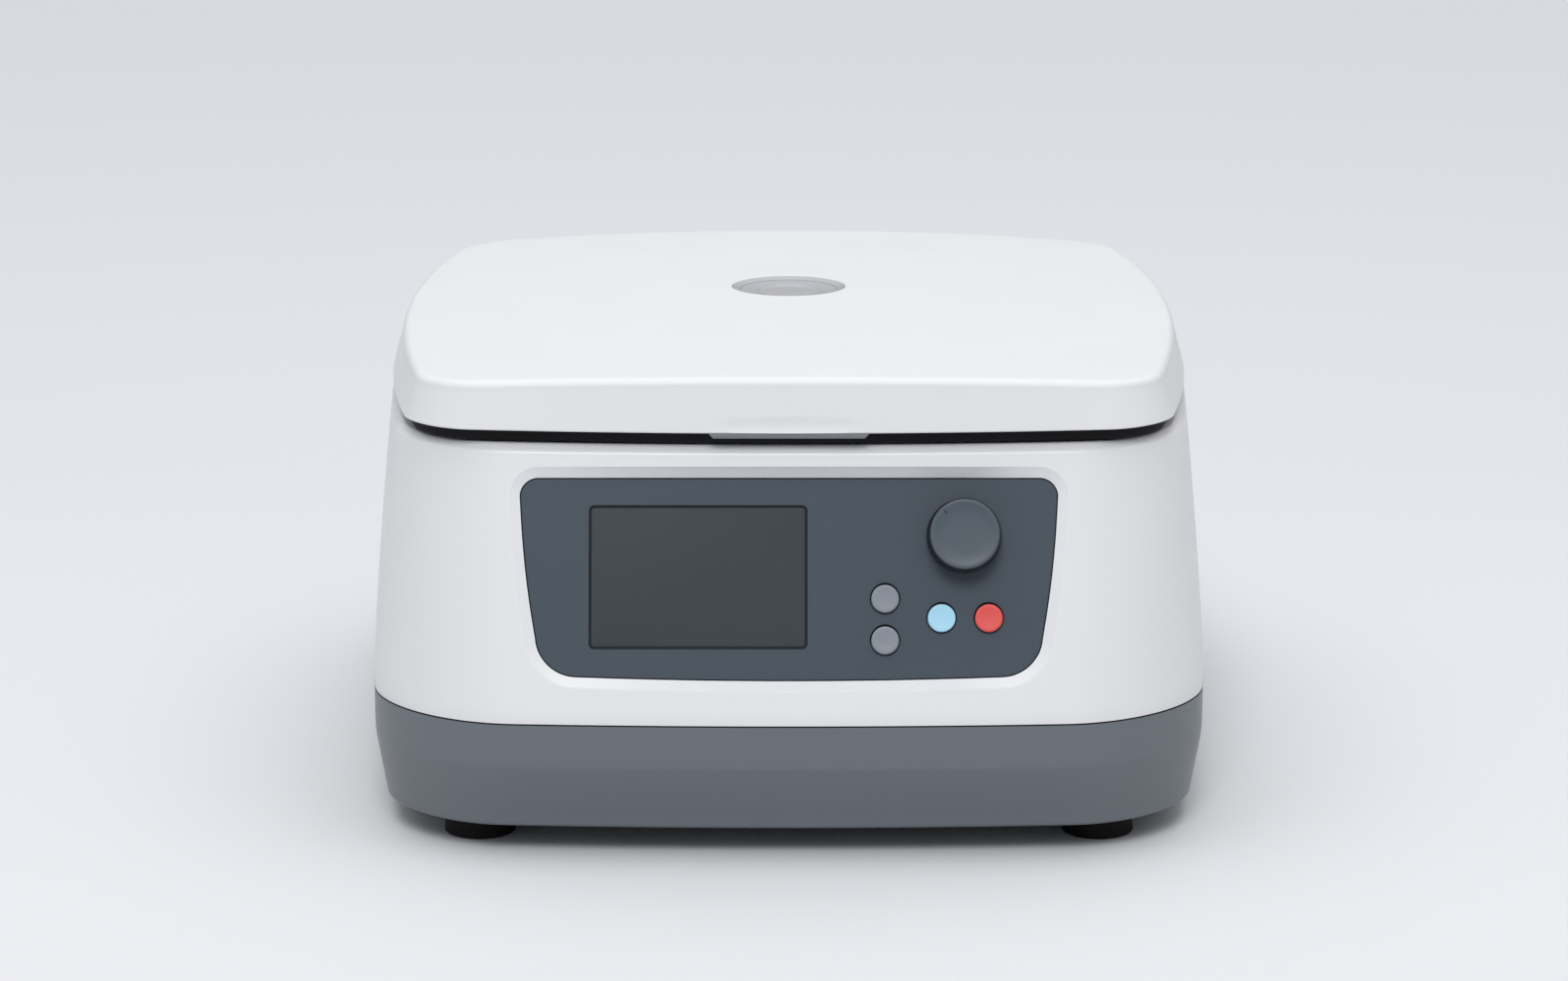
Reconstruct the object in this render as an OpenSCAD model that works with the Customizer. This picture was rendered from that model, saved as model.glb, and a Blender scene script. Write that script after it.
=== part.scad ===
// Bench cytocentrifuge: a bowed plastic housing on a dark base, a crowned lid on a rear
// hinge, a leaning control panel, and a swing carrier rotor in a round steel bowl.
// X is to the right, Y to the back and Z up. The origin is on the floor, under the middle.

/* [Body] */
// Largest width of the body, at mid depth
body_w = 412; // [400:1:430]
// Depth of the body at the parting line
body_d = 464; // [456:1:484]
// Height of the seam between the base and the housing
parting_z = 67; // [62:1:70]
// Height of the crease round the base
crease_z = 46; // [40:1:52]
// Height of the deck that the lid closes over
deck_z = 192; // [190:1:200]
// Lean of the front face from the vertical, in degrees
front_lean = 17; // [15:0.5:18]
// Lean of the back face from the vertical, in degrees
back_lean = 3; // [1:0.5:4]
// Wall of the base and the housing
wall = 3; // [2.4:0.1:3.4]
// Corner radius of the outline at the seam
body_corner = 62; // [54:1:66]
// Corner radius of the outline at the deck
deck_corner = 48; // [44:1:54]
// How far each side bows out
side_bow = 15.7; // [12:0.1:17]
// How far the front and the back bow out
front_bow = 9; // [7:0.1:10]
// How far each side draws in from the seam to the deck
side_draft = 9; // [7:0.5:10]
// Radius of the shoulder round the deck
shoulder_r = 7; // [5:0.5:8]
// Open seam between the base and the housing
seam = 0.8; // [0.5:0.1:1.2]
// How far the front of the base draws in under the crease
base_front_in = 12.6; // [8:0.2:15]
// How far the sides and the back of the base draw in under the crease
base_side_in = 4.5; // [3:0.5:6]

/* [Feet] */
// Diameter of a foot
foot_d = 34; // [28:1:38]
// Height of a foot
foot_h = 14; // [12:0.5:16]
// Distance of a foot's middle from the widest place of the side
foot_in_x = 58.5; // [50:0.5:64]
// Distance of a foot's middle from the front or the back of the body
foot_in_y = 57; // [54:0.5:66]

/* [Lid] */
// How far each side of the lid stands inside the widest place of the body
lid_side_gap = 9.5; // [9:0.1:12]
// Reach of the lid in front of the deck's front edge
lid_overhang = 5.2; // [3:0.1:6]
// Distance of the lid's back from the deck's back edge
lid_back_gap = 25.4; // [24:0.1:27]
// Corner radius of the lid
lid_corner = 28; // [24:1:34]
// How far each side of the lid bows out
lid_side_bow = 20; // [16:0.5:22]
// How far the front and the back of the lid bow out
lid_end_bow = 12; // [9:0.5:13]
// Gap between the deck and the lid's lower edge
lid_gap = 7; // [6.5:0.1:8]
// Height of the lid from its lower edge to the crown
lid_h = 29; // [28:0.5:34]
// Wall of the lid
lid_wall = 3; // [2.4:0.1:3.4]
// Drop of the crown at the sides
crown_side = 6.6; // [4:0.2:8]
// Drop of the crown at the front and the back
crown_end = 3.5; // [2:0.1:5]
// How far the lid's sides draw in towards the top
rim_side_in = 5; // [4:0.2:7]
// How far the lid's front and back draw in towards the top
rim_end_in = 3; // [2.4:0.2:5]
// Radius of the lid's upper edge
rim_r = 3.5; // [2.5:0.1:4.5]
// Diameter of the window and its ring
window_d = 57; // [50:1:64]
// Thickness of the lid's liner
liner_t = 2.5; // [2:0.1:3]
// Width of the finger grip
grip_w = 76; // [60:1:90]
// Depth of the scoop over the grip
scoop_depth = 1.1; // [0.6:0.1:1.6]
// Width of the scoop over the grip
scoop_w = 60; // [40:1:70]

/* [Hinge] */
// Distance of the hinge axis behind the lid
hinge_out = 8; // [7.5:0.1:9.5]
// Height of the hinge axis above the deck
hinge_rise = 8.5; // [8:0.1:9.5]
// Distance between the two hinges
hinge_gap = 180; // [150:1:190]
// Radius of a hinge knuckle
knuckle_r = 6.5; // [5.5:0.1:7]
// Width of a hinge arm
arm_w = 16; // [12:0.5:20]
// Radius of a hinge pin
hinge_pin_r = 3; // [2:0.1:3.5]

/* [Panel] */
// Height of the panel's lower edge
panel_z = 87.6; // [84:0.2:90]
// Height of the panel along its slope
panel_h = 92.9; // [90:0.1:94]
// Half the panel's width at the top
panel_top = 125; // [122:0.5:128]
// Half the panel's width at the bottom
panel_bottom = 117; // [115:0.5:120]
// Sag of the panel's lower edge at the middle
panel_sag = 1.8; // [0.5:0.1:3]
// Radius of the panel's upper corners
panel_top_r = 8; // [5:0.5:12]
// Radius of the panel's lower corners
panel_bottom_r = 22; // [16:0.5:26]
// Depth of the recess at the middle of the front
recess_depth = 6; // [5:0.1:7]
// Width of the bevel round the panel
bevel_w = 5.2; // [4:0.1:6]
// Thickness of the panel
panel_t = 3; // [2:0.1:3.5]
// Width of the screen
screen_w = 100.5; // [90:0.5:104]
// Height of the screen
screen_h = 65.7; // [60:0.1:68]
// Left edge of the screen, from the middle of the panel
screen_left = -92.6; // [-95:0.2:-88]
// Lower edge of the screen, from the panel's lower edge
screen_low = 13.8; // [12:0.2:17]

/* [Controls] */
// Diameter of the knob
knob_d = 35; // [30:0.5:38]
// Length of the knob
knob_l = 15; // [12:0.5:18]
// Place of the knob to the right of the panel's middle
knob_x = 81.6; // [79:0.2:84]
// Place of the knob above the panel's lower edge
knob_v = 65.9; // [63:0.2:67]
// Diameter of a push button
button_d = 13; // [11:0.2:14]
// How far a button stands out of the panel
button_out = 2.4; // [2:0.1:3.5]
// Travel of a button
button_travel = 1.5; // [1:0.1:1.6]
// Place of the two grey buttons to the right of the panel's middle
grey_x = 44.8; // [42:0.2:46]
// Place of the upper grey button above the panel's lower edge
grey_high = 37.1; // [36:0.1:39]
// Place of the lower grey button above the panel's lower edge
grey_low = 17.7; // [16:0.1:18.5]
// Place of the blue button to the right of the panel's middle
blue_x = 71.1; // [68:0.2:72]
// Place of the red button to the right of the panel's middle
red_x = 93.1; // [91:0.2:95]
// Place of the blue and red buttons above the panel's lower edge
pair_v = 28.1; // [25:0.2:30]
// Depth of the control board behind the panel
board_back = 9.4; // [9:0.1:12]

/* [Bowl and rotor] */
// Distance of the rotor axis behind the origin
rotor_y = 18; // [15:0.5:19]
// Inner radius of the bowl
bowl_r = 150; // [146:0.5:152]
// Height of the bowl's floor
bowl_floor_z = 86; // [84:0.5:88]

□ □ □

*Brief*: Output the listing above word for word.

*Finished answer*:
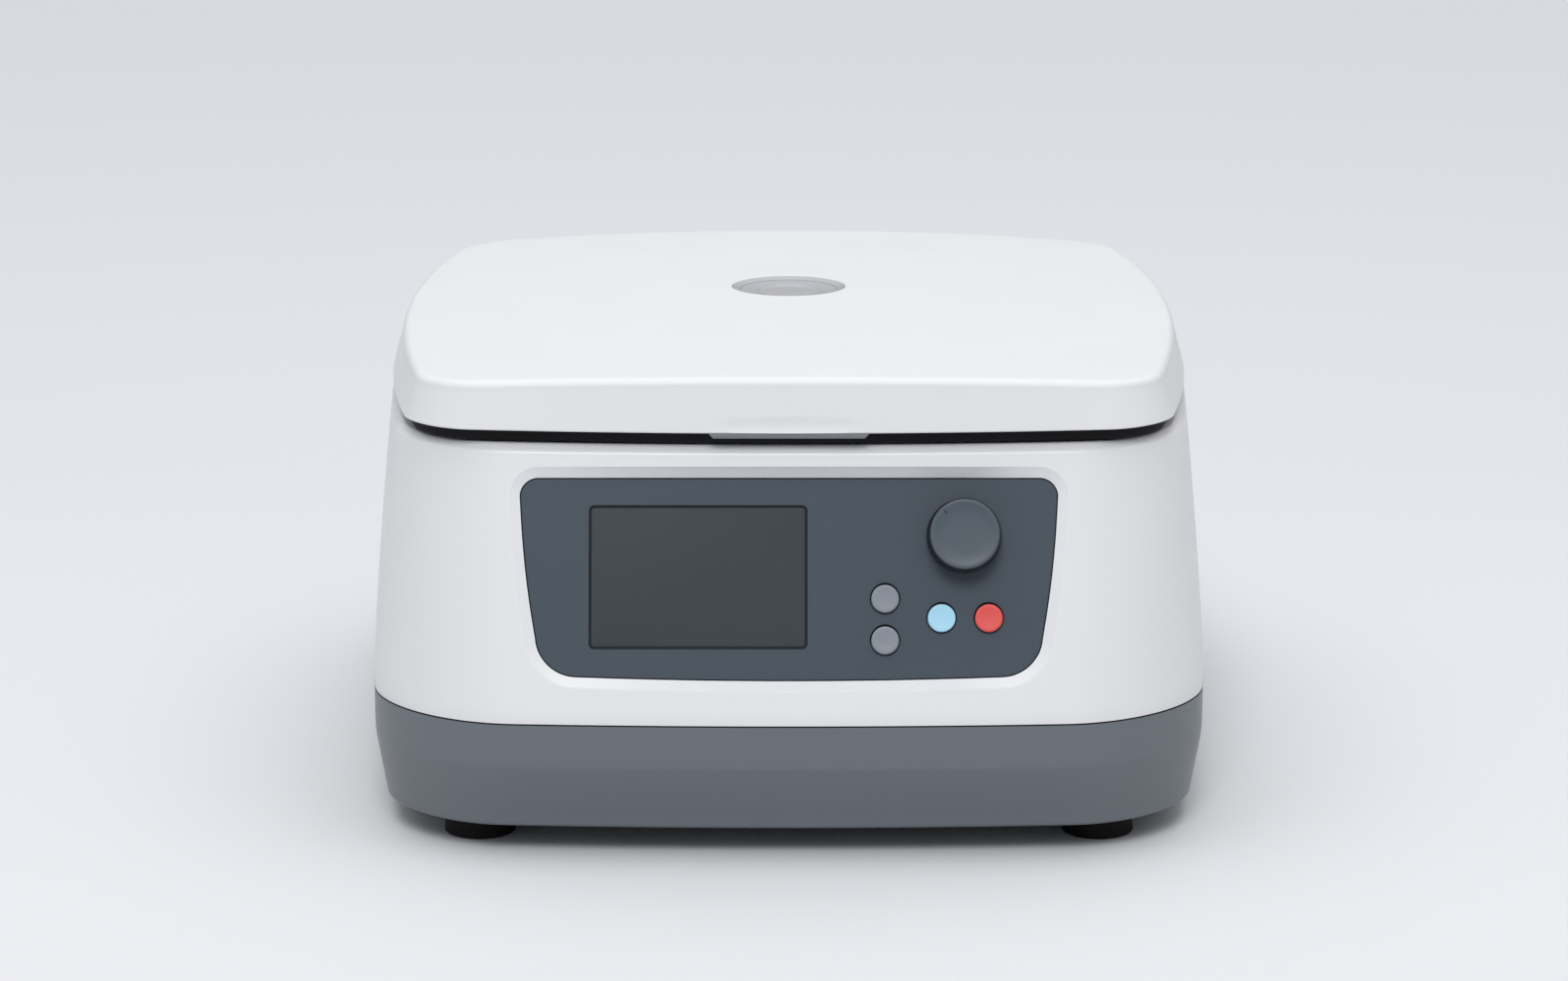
Reconstruct the object in this render as an OpenSCAD model that works with the Customizer. This picture was rendered from that model, saved as model.glb, and a Blender scene script. Write that script after it.
=== part.scad ===
// Bench cytocentrifuge: a bowed plastic housing on a dark base, a crowned lid on a rear
// hinge, a leaning control panel, and a swing carrier rotor in a round steel bowl.
// X is to the right, Y to the back and Z up. The origin is on the floor, under the middle.

/* [Body] */
// Largest width of the body, at mid depth
body_w = 412; // [400:1:430]
// Depth of the body at the parting line
body_d = 464; // [456:1:484]
// Height of the seam between the base and the housing
parting_z = 67; // [62:1:70]
// Height of the crease round the base
crease_z = 46; // [40:1:52]
// Height of the deck that the lid closes over
deck_z = 192; // [190:1:200]
// Lean of the front face from the vertical, in degrees
front_lean = 17; // [15:0.5:18]
// Lean of the back face from the vertical, in degrees
back_lean = 3; // [1:0.5:4]
// Wall of the base and the housing
wall = 3; // [2.4:0.1:3.4]
// Corner radius of the outline at the seam
body_corner = 62; // [54:1:66]
// Corner radius of the outline at the deck
deck_corner = 48; // [44:1:54]
// How far each side bows out
side_bow = 15.7; // [12:0.1:17]
// How far the front and the back bow out
front_bow = 9; // [7:0.1:10]
// How far each side draws in from the seam to the deck
side_draft = 9; // [7:0.5:10]
// Radius of the shoulder round the deck
shoulder_r = 7; // [5:0.5:8]
// Open seam between the base and the housing
seam = 0.8; // [0.5:0.1:1.2]
// How far the front of the base draws in under the crease
base_front_in = 12.6; // [8:0.2:15]
// How far the sides and the back of the base draw in under the crease
base_side_in = 4.5; // [3:0.5:6]

/* [Feet] */
// Diameter of a foot
foot_d = 34; // [28:1:38]
// Height of a foot
foot_h = 14; // [12:0.5:16]
// Distance of a foot's middle from the widest place of the side
foot_in_x = 58.5; // [50:0.5:64]
// Distance of a foot's middle from the front or the back of the body
foot_in_y = 57; // [54:0.5:66]

/* [Lid] */
// How far each side of the lid stands inside the widest place of the body
lid_side_gap = 9.5; // [9:0.1:12]
// Reach of the lid in front of the deck's front edge
lid_overhang = 5.2; // [3:0.1:6]
// Distance of the lid's back from the deck's back edge
lid_back_gap = 25.4; // [24:0.1:27]
// Corner radius of the lid
lid_corner = 28; // [24:1:34]
// How far each side of the lid bows out
lid_side_bow = 20; // [16:0.5:22]
// How far the front and the back of the lid bow out
lid_end_bow = 12; // [9:0.5:13]
// Gap between the deck and the lid's lower edge
lid_gap = 7; // [6.5:0.1:8]
// Height of the lid from its lower edge to the crown
lid_h = 29; // [28:0.5:34]
// Wall of the lid
lid_wall = 3; // [2.4:0.1:3.4]
// Drop of the crown at the sides
crown_side = 6.6; // [4:0.2:8]
// Drop of the crown at the front and the back
crown_end = 3.5; // [2:0.1:5]
// How far the lid's sides draw in towards the top
rim_side_in = 5; // [4:0.2:7]
// How far the lid's front and back draw in towards the top
rim_end_in = 3; // [2.4:0.2:5]
// Radius of the lid's upper edge
rim_r = 3.5; // [2.5:0.1:4.5]
// Diameter of the window and its ring
window_d = 57; // [50:1:64]
// Thickness of the lid's liner
liner_t = 2.5; // [2:0.1:3]
// Width of the finger grip
grip_w = 76; // [60:1:90]
// Depth of the scoop over the grip
scoop_depth = 1.1; // [0.6:0.1:1.6]
// Width of the scoop over the grip
scoop_w = 60; // [40:1:70]

/* [Hinge] */
// Distance of the hinge axis behind the lid
hinge_out = 8; // [7.5:0.1:9.5]
// Height of the hinge axis above the deck
hinge_rise = 8.5; // [8:0.1:9.5]
// Distance between the two hinges
hinge_gap = 180; // [150:1:190]
// Radius of a hinge knuckle
knuckle_r = 6.5; // [5.5:0.1:7]
// Width of a hinge arm
arm_w = 16; // [12:0.5:20]
// Radius of a hinge pin
hinge_pin_r = 3; // [2:0.1:3.5]

/* [Panel] */
// Height of the panel's lower edge
panel_z = 87.6; // [84:0.2:90]
// Height of the panel along its slope
panel_h = 92.9; // [90:0.1:94]
// Half the panel's width at the top
panel_top = 125; // [122:0.5:128]
// Half the panel's width at the bottom
panel_bottom = 117; // [115:0.5:120]
// Sag of the panel's lower edge at the middle
panel_sag = 1.8; // [0.5:0.1:3]
// Radius of the panel's upper corners
panel_top_r = 8; // [5:0.5:12]
// Radius of the panel's lower corners
panel_bottom_r = 22; // [16:0.5:26]
// Depth of the recess at the middle of the front
recess_depth = 6; // [5:0.1:7]
// Width of the bevel round the panel
bevel_w = 5.2; // [4:0.1:6]
// Thickness of the panel
panel_t = 3; // [2:0.1:3.5]
// Width of the screen
screen_w = 100.5; // [90:0.5:104]
// Height of the screen
screen_h = 65.7; // [60:0.1:68]
// Left edge of the screen, from the middle of the panel
screen_left = -92.6; // [-95:0.2:-88]
// Lower edge of the screen, from the panel's lower edge
screen_low = 13.8; // [12:0.2:17]

/* [Controls] */
// Diameter of the knob
knob_d = 35; // [30:0.5:38]
// Length of the knob
knob_l = 15; // [12:0.5:18]
// Place of the knob to the right of the panel's middle
knob_x = 81.6; // [79:0.2:84]
// Place of the knob above the panel's lower edge
knob_v = 65.9; // [63:0.2:67]
// Diameter of a push button
button_d = 13; // [11:0.2:14]
// How far a button stands out of the panel
button_out = 2.4; // [2:0.1:3.5]
// Travel of a button
button_travel = 1.5; // [1:0.1:1.6]
// Place of the two grey buttons to the right of the panel's middle
grey_x = 44.8; // [42:0.2:46]
// Place of the upper grey button above the panel's lower edge
grey_high = 37.1; // [36:0.1:39]
// Place of the lower grey button above the panel's lower edge
grey_low = 17.7; // [16:0.1:18.5]
// Place of the blue button to the right of the panel's middle
blue_x = 71.1; // [68:0.2:72]
// Place of the red button to the right of the panel's middle
red_x = 93.1; // [91:0.2:95]
// Place of the blue and red buttons above the panel's lower edge
pair_v = 28.1; // [25:0.2:30]
// Depth of the control board behind the panel
board_back = 9.4; // [9:0.1:12]

/* [Bowl and rotor] */
// Distance of the rotor axis behind the origin
rotor_y = 18; // [15:0.5:19]
// Inner radius of the bowl
bowl_r = 150; // [146:0.5:152]
// Height of the bowl's floor
bowl_floor_z = 86; // [84:0.5:88]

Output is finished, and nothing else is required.